The actual todo list is served from a local file (todo.bolt) and so the state persists even when the browser session is restarted.
Limitations
There are a lot of limitations with this still:
-
The
xyzFunc
types must all use named args (as these names are used within the generated code). State args should not appear on this Func type. -
The dependency function can be named anything as its type is deduced from the first parameter but the
xyzFunc
declaration should match the function name. -
The actual core function (such as
todo
in the example) should always be unexported. This is also true for the dependency structures. ThexyzFunc
declaration can be exported or private and the generatedNewXyz()
will mirror this. -
Memoization works by comparing using
==
with one exception: variadic types are handled by checking each value instead of the slice. Non-comparable types can implementEquals(other)

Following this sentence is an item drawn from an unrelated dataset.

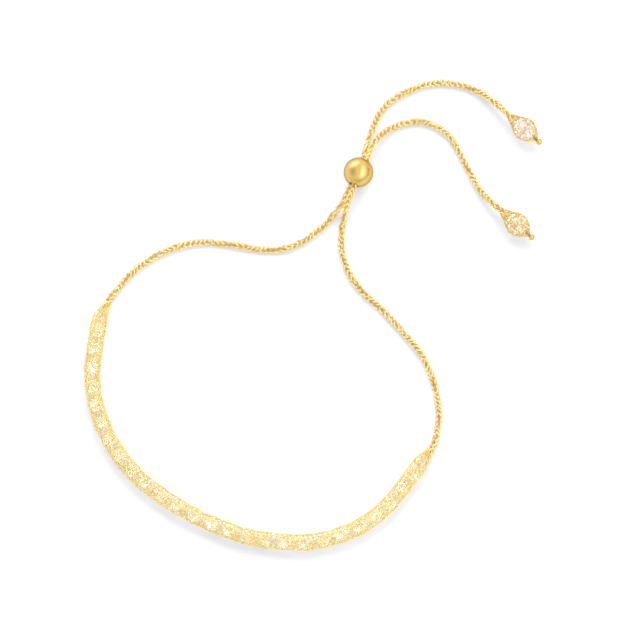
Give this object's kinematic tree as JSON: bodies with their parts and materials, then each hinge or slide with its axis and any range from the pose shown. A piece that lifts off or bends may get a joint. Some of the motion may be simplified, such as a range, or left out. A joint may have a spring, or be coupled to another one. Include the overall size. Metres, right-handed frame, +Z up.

methods to provide custom equals methods. -
The generated code assumes it lives in the same package. But the actual code generation should skip this file (the generation code snippets in this README file correctly deal with this).
-
The dotc code generator needs to be explicitly provided with the type info -- it is not deduced from the code yet. This is rather finicky, particularly if dealing with struct of structs and such as it depends on the dot infrastructure.
-
The gopherjs bundle is huge. None of the underlying components have been optimized in any way for the bundle.